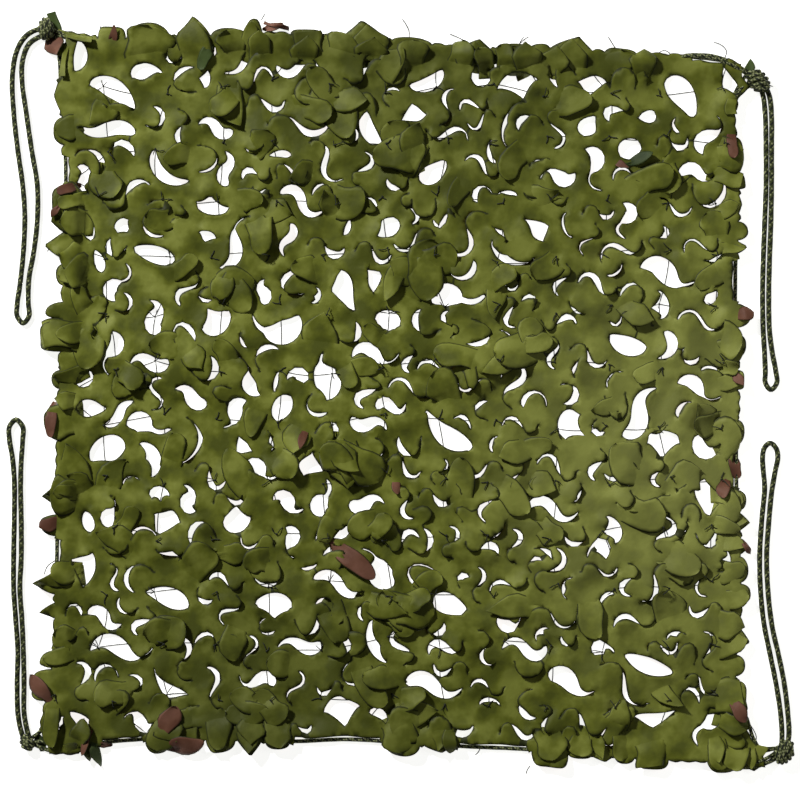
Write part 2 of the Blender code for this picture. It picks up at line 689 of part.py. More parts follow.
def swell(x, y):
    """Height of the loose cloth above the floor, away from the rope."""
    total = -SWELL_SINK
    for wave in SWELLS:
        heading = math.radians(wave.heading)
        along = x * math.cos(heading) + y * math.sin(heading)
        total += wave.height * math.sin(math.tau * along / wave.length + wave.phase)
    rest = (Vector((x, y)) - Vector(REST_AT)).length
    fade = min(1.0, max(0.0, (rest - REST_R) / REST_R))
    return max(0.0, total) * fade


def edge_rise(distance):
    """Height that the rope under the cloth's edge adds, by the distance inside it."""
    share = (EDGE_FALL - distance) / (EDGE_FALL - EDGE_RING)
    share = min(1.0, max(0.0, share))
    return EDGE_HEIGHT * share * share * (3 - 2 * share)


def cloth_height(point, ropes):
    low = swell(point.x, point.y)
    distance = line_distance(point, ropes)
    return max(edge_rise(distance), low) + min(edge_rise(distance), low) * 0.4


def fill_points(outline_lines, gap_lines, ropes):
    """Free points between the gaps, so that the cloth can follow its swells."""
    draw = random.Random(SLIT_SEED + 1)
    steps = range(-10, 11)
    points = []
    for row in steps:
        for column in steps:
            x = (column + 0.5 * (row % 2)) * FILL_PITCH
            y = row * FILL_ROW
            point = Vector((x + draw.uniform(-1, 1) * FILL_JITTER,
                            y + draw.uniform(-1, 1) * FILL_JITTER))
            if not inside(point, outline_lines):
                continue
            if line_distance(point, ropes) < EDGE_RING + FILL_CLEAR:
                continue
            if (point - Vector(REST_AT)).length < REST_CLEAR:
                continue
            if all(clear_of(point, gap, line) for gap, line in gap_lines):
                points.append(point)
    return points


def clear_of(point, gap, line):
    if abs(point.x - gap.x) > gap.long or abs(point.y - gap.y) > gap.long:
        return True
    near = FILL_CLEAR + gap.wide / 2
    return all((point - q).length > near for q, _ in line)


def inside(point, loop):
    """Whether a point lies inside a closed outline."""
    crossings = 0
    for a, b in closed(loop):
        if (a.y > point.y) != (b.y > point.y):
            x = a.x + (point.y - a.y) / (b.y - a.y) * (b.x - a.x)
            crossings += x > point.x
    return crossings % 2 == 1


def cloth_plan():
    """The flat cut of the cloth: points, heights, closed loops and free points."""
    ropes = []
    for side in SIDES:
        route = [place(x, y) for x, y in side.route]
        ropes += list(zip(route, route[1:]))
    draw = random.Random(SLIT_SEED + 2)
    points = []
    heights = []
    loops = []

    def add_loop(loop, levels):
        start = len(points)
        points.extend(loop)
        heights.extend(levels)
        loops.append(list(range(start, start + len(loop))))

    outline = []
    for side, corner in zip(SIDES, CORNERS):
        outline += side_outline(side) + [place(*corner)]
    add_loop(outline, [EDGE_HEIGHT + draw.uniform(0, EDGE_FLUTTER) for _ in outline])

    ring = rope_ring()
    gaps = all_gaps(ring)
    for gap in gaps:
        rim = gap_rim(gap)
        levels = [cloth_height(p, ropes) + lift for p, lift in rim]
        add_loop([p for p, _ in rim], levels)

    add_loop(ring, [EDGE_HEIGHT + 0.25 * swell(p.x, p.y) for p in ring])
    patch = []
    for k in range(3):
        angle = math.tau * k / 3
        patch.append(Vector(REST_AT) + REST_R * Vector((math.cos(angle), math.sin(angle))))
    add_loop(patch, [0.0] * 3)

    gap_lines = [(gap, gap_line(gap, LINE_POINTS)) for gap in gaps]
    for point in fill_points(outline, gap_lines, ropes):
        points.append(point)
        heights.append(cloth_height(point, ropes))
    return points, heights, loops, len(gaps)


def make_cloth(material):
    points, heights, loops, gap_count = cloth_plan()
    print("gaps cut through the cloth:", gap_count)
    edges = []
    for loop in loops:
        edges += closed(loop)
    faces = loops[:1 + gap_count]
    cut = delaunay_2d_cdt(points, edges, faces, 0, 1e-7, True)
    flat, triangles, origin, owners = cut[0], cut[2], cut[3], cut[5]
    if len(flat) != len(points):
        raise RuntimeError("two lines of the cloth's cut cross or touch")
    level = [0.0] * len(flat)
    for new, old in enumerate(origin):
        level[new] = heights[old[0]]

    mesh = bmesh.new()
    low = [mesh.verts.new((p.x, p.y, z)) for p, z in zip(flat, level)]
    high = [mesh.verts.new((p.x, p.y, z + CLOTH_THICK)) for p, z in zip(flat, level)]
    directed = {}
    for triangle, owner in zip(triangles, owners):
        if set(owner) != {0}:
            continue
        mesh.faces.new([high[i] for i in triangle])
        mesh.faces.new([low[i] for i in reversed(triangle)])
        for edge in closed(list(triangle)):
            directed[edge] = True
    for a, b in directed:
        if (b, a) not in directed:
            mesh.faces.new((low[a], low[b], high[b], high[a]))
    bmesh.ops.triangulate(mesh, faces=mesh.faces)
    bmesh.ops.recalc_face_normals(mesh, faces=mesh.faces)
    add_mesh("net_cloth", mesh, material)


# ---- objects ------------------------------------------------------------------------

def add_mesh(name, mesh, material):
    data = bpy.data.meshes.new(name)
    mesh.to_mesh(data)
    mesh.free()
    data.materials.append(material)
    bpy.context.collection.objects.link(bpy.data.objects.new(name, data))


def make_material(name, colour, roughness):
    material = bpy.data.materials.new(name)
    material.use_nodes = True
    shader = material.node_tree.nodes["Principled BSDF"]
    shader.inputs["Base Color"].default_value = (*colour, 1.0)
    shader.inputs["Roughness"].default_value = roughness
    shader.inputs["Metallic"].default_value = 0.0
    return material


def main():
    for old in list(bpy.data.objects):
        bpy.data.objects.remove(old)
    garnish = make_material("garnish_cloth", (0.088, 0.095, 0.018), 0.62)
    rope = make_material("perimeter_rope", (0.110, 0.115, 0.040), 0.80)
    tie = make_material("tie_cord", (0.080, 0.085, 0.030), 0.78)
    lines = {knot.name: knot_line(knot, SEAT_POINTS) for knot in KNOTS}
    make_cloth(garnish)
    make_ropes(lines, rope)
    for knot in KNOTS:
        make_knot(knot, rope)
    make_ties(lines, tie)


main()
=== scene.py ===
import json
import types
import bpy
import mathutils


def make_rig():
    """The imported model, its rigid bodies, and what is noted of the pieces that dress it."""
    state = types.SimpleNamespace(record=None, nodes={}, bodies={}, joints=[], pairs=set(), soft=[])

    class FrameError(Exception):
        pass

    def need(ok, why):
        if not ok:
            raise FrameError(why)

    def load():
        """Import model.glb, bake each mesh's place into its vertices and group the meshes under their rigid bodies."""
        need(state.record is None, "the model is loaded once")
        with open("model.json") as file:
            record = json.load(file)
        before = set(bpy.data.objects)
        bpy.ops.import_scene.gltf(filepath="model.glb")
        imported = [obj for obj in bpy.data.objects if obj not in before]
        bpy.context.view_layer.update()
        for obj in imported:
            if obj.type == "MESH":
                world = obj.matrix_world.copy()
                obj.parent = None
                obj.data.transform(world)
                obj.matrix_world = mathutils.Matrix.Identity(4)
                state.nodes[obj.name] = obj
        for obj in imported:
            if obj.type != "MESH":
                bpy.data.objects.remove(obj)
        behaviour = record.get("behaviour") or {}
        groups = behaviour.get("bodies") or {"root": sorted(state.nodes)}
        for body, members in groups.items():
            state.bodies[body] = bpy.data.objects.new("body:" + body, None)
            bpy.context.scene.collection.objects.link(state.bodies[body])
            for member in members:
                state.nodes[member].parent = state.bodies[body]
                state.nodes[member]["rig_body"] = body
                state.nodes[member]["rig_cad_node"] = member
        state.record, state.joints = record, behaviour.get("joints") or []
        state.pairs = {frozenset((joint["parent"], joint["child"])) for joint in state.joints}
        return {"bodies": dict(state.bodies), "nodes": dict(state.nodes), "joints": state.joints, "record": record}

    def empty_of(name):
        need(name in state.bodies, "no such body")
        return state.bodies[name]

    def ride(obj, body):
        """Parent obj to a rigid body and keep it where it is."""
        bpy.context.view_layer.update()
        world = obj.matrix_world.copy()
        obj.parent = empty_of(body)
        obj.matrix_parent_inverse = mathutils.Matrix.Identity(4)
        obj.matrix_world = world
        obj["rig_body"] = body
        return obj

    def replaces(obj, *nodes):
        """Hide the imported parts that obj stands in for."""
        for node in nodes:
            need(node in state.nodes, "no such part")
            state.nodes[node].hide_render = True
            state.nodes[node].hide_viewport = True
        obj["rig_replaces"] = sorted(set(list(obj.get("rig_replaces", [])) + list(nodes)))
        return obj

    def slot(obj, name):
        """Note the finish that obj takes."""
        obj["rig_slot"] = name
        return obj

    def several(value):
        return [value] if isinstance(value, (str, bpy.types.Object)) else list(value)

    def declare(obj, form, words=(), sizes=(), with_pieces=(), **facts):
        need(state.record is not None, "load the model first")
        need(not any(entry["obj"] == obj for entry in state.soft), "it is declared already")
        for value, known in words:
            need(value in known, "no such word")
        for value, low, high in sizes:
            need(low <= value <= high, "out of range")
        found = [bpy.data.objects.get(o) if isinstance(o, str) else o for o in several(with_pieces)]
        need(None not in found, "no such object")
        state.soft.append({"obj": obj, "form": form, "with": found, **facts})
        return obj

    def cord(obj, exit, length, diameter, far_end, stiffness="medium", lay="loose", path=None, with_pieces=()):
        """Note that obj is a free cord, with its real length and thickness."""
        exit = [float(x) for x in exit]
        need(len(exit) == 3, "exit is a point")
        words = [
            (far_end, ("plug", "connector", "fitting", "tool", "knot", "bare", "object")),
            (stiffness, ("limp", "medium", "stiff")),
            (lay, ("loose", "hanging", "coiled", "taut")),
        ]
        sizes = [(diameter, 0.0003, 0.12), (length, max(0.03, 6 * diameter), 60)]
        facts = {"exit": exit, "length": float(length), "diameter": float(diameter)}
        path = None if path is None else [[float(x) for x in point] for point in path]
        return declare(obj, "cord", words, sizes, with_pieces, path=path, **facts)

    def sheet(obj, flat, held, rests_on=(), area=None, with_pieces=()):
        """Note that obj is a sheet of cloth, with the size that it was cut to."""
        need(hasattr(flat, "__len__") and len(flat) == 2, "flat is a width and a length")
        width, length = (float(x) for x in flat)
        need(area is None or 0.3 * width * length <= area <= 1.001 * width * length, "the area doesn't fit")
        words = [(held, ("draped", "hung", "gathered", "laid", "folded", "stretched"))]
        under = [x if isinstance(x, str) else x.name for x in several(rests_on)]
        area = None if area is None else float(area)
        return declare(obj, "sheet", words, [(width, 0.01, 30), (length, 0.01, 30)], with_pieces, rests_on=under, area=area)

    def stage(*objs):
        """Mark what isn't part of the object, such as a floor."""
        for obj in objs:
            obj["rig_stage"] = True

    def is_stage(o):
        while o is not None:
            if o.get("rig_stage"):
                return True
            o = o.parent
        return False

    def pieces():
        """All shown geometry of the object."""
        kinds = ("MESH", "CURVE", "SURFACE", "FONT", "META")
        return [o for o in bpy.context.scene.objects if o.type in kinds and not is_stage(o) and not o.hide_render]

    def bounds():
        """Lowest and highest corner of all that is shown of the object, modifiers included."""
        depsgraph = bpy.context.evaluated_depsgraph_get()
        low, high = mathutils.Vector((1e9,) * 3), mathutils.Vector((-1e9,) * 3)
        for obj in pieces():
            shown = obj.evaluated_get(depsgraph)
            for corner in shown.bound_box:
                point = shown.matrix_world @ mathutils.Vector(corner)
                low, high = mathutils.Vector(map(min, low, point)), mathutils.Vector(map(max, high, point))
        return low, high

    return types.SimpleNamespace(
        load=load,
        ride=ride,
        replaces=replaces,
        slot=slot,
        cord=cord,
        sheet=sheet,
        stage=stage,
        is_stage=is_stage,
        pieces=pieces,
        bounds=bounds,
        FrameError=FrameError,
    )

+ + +

**Requirements**
Work out how many lines of the listing above include "follow". Answer with the number and nothing more.

**Answer for this exercise**
2